How does one define the concept of “home,” Ventura asked during an artist talk held at MOCA. He continued, “Is it a physical manifestation of a home, or is it a place where you find rest — whether it’s in your home country or not? The entire exhibition is an exploration of the concept of ‘home.’ It’s about how traveling confuses one’s sense of coming and going.” Even the carousel is not round as ordinary carousels are; it’s actually hexagonal, with six sides forming the shape of a house.
The most awe-inspiring piece in the entire show was Ventura’s re-visitation of a Carlos “Botong” Francisco bayanihan painting. But there’s an air of contemporary gloom in Ronald’s work. A man in a gas mask presides over the carrying of the barong-barong.
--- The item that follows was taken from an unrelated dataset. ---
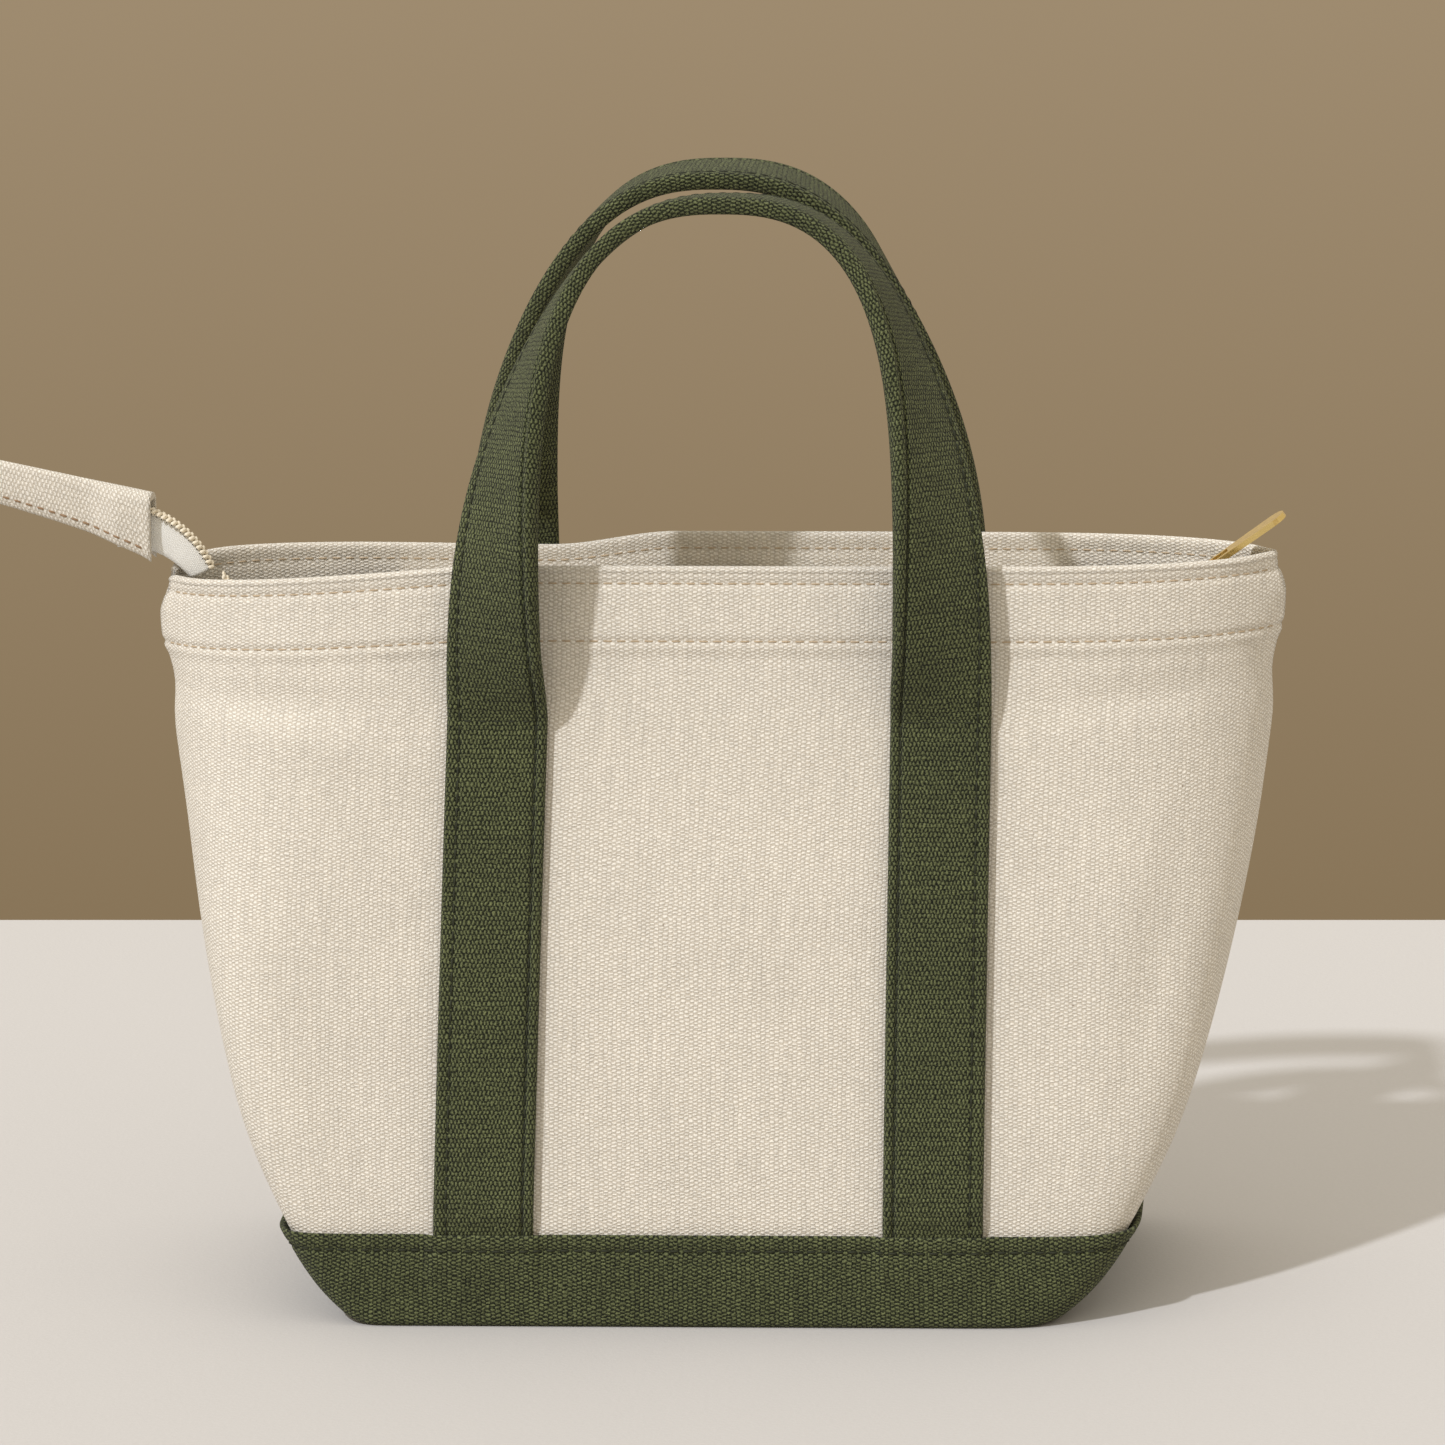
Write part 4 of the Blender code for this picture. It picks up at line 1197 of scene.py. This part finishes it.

An askal barks out a cartoonish fist-and-thunderbolt combo. War, pestilence and famine intrude into the idyllic setting. Stone columns and cubist shapes create one hell of a community bacchanalia.
As an artist always traveling from one country to another, he decided to doff his hat to an important sector in Philippine society. “The exhibition is also a tribute to our overseas Filipino workers,” said Ventura. “I always encounter them whenever I travel. And here in Taiwan, we have a lot of countrymen working for a living, enduring hardships and loneliness, just to secure a brighter future for their families.”
And this idea resonates closer to home. Ventura concluded, “I am a son of an overseas contract worker. My father worked for years in Saudi Arabia, so I know the feeling of a how a loved one is missed back home.”
And, usually, in absence grows the sliver of art.